On a point of order, Mr Speaker. The coroner recorded this morning that the death of two-year-old Awaab Ishak was caused by acute oedema—respiratory failure—but that that was caused by prolonged and severe exposure to mould growth in the home in which he lived. Mould growth in properties— both private and social housing—is an issue across these islands of ours; has any Minister given any indication that they will comment on the inquest today or in the future, and if not, can we at least alert the Treasury Bench to the coroner’s conclusions, because they have implications that go way beyond the tragic case of the two-year-old boy in my constituency?
I totally agree that that is a tragic case and I thank the hon. Member for giving notice of his point of order. I have not heard of any statements; however, Ministers will have heard the points he has raised and I hope they will consider them. I know the hon. Member will pursue this, perhaps in an Adjournment debate; if he puts his name in, he may well be successful.
Motor Vehicle Tests (Diesel Particulate Filters) Bill
Presentation and First Reading (Standing Order No. 57)
Mr Barry Sheerman, supported by Geraint Davies, Wera Hobhouse, Clive Efford, Dr Philippa Whitford, Christine Jardine, Matt Western, Sir Robert Goodwill and Caroline Lucas, presented a Bill to set standards as to the emissions particulate sensing technology to be used in roadworthiness tests for diesel vehicles; and for connected purposes.

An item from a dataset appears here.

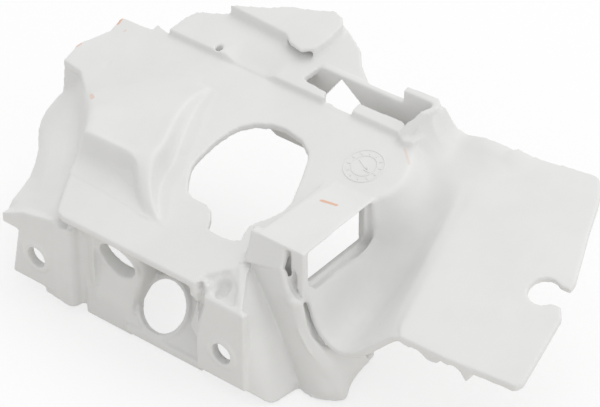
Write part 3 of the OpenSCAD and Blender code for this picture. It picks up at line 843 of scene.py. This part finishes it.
@dataclass
class DateMark:
    """The mould's round date mark: a rim, an inner ring, ticks and a plain arrow.

    The rim and the ring have an inner and an outer radius. A tick, the arrow's shaft and its
    head have a start and an end along their direction, and a width at each end.
    """

    name: str = "date_mark"
    centre: tuple[float, float] = (90.9, 57.7)
    rim: tuple[float, float] = (5.95, 6.4)
    ring: tuple[float, float] = (3.75, 4.05)
    tick: tuple[float, float, float, float] = (4.5, 5.4, 0.34, 0.34)
    ticks: int = 12
    arrow: float = -28.0
    shaft: tuple[float, float, float, float] = (-2.9, 2.1, 0.5, 0.5)
    head: tuple[float, float, float, float] = (1.2, 3.3, 1.7, 0.1)
    height: float = 0.22
    sunk: float = 0.15
    slant: float = 0.1
    bar_growth: tuple[float, float] = (0.08, -0.06)
    ring_steps: int = 72

    def build(self, finish: bpy.types.Material) -> bpy.types.Object:
        """Builds the mark on the plate.

        Args:
            finish: The moulding's material.

        Returns:
            The mark.
        """
        form = bmesh.new()
        for inner, outer in (self.rim, self.ring):
            self._band(form, inner, outer)
        for number in range(self.ticks):
            self._bar(form, 360 / self.ticks * (number + 0.5), *self.tick)
        self._bar(form, self.arrow, *self.shaft)
        self._bar(form, self.arrow, *self.head)
        bmesh.ops.recalc_face_normals(form, faces=form.faces)
        mesh = bpy.data.meshes.new(self.name)
        form.to_mesh(mesh)
        form.free()
        mesh.materials.append(finish)
        piece = bpy.data.objects.new(self.name, mesh)
        bpy.context.scene.collection.objects.link(piece)
        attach(piece, BODY)
        log.info("%s: %d triangles", piece.name, triangle_count(mesh))
        return piece

    def _on_plate(self, x: float, y: float, up: float) -> Vector:
        """Finds a place on the plate.

        Args:
            x: Millimetres to the right of the mark's centre.
            y: Millimetres up the plate from there.
            up: Millimetres above the plate.

        Returns:
            The place in the frame.
        """
        cx, cy = self.centre
        cos, sin = math.cos(PLATE_LEAN), math.sin(PLATE_LEAN)
        flat = cy + y * cos - up * sin
        rise = plate_height(cy) + y * sin + up * cos
        return drawn(cx + x, flat, rise)

    def _loft(
        self,
        form: bmesh.types.BMesh,
        foot: list[tuple[float, float]],
        top: list[tuple[float, float]],
    ) -> None:
        """Joins two outlines, one sunk in the plate and one above it, and closes both.

        Args:
            form: Where the faces go.
            foot: The lower outline.
            top: The upper outline, with as many corners.
        """
        low = [form.verts.new(self._on_plate(x, y, -self.sunk)) for x, y in foot]
        high = [form.verts.new(self._on_plate(x, y, self.height)) for x, y in top]
        for k in range(len(low)):
            n = (k + 1) % len(low)
            form.faces.new((low[k], low[n], high[n], high[k]))
        form.faces.new(high)
        form.faces.new(low[::-1])

    def _band(self, form: bmesh.types.BMesh, inner: float, outer: float) -> None:
        """Adds a ring with slanting sides.

        Args:
            form: Where the faces go.
            inner: Its inner radius.
            outer: Its outer radius.
        """
        steps = self.ring_steps
        turns = [2 * math.pi * k / steps for k in range(steps)]
        loops = []
        for radius, up in (
            (inner - self.slant, -self.sunk),
            (inner + self.slant, self.height),
            (outer - self.slant, self.height),
            (outer + self.slant, -self.sunk),
        ):
            places = [(radius * math.cos(turn), radius * math.sin(turn)) for turn in turns]
            loops.append([form.verts.new(self._on_plate(x, y, up)) for x, y in places])
        for first, second in zip(loops, loops[1:] + loops[:1]):
            for k in range(steps):
                n = (k + 1) % steps
                form.faces.new((first[k], first[n], second[n], second[k]))

    def _bar(
        self,
        form: bmesh.types.BMesh,
        turn: float,
        start: float,
        end: float,
        width: float,
        tip: float,
    ) -> None:
        """Adds a straight bar.

        Args:
            form: Where the faces go.
            turn: The bar's direction in degrees.
            start: Where it starts along that direction.
            end: Where it ends.
            width: Its width at the start.
            tip: Its width at the end.
        """
        cos, sin = math.cos(math.radians(turn)), math.sin(math.radians(turn))
        outlines = []
        for grow in self.bar_growth:
            ends = (
                (start - grow, -width / 2 - grow),
                (end + grow, -tip / 2 - grow),
                (end + grow, tip / 2 + grow),
                (start - grow, width / 2 + grow),
            )
            outlines.append([(a * cos - b * sin, a * sin + b * cos) for a, b in ends])
        self._loft(form, *outlines)


@dataclass
class DeckDip:
    """The place where the deck sinks to the plate and leaves only a crease between them.

    It sinks between the first and second number of left and rises again between those of right.
    The last four say which points are its own: how far past the back, below and above the two
    faces they lie, and how far down they may look.
    """

    edge: float = 71.0
    left: tuple[float, float] = (25.2, 32.0)
    right: tuple[float, float] = (47.2, 42.0)
    back: float = 10.0
    step: float = 2.0
    crease: float = 0.4
    riser: float = 0.6
    past: float = 1.5
    below: float = -1.2
    over: float = 0.7
    facing: float = -0.2

    def press(self, shell: "ShellMesh") -> None:
        """Lays the deck's and the plate's face on the dip.

        Args:
            shell: The shell to shape.
        """
        x, y, z = shell.points.T
        plate = plate_height(y)
        above = z - plate
        near = (x > self.left[0]) & (x < self.right[0])
        near &= np.abs(y - self.edge) < self.back + self.past
        near &= (above > self.below) & (above < self.step + self.over)
        near &= shell.normals()[:, 2] > self.facing
        sunk = self._ease((x - self.left[0]) / (self.left[1] - self.left[0]))
        sunk = sunk * self._ease((self.right[0] - x) / (self.right[0] - self.right[1]))
        rise = self._ease((y - self.edge) / self.back)
        low = self.crease + (self.step - self.crease) * rise
        deck = self.step * (1 - sunk) + low * sunk
        target = plate + deck * self._ease((y - self.edge + self.riser / 2) / self.riser)
        shell.points[near, 2] = target[near]
        log.info("deck_dip: %d points pressed", int(near.sum()))

    @staticmethod
    def _ease(share: np.ndarray) -> np.ndarray:
        """Smooth step from 0 to 1."""
        share = np.clip(share, 0, 1)
        return share * share * (3 - 2 * share)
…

Bill read the first time; to be read a Second time on Friday 24 March 2023, and to be printed (Bill 189).
Independent Adviser on Ministers’ Interests (Appointment by Parliament) Bill
Presentation and First Reading (Standing Order No. 57)
Christine Jardine, supported by Ed Davey, Daisy Cooper and Wendy Chamberlain, presented a Bill to make provision about the appointment by Parliament of an Independent Adviser on Ministers’ Interests; and for connected purposes.
Bill read the first time; to be read a Second time Friday 9 December, and to be printed (Bill 188).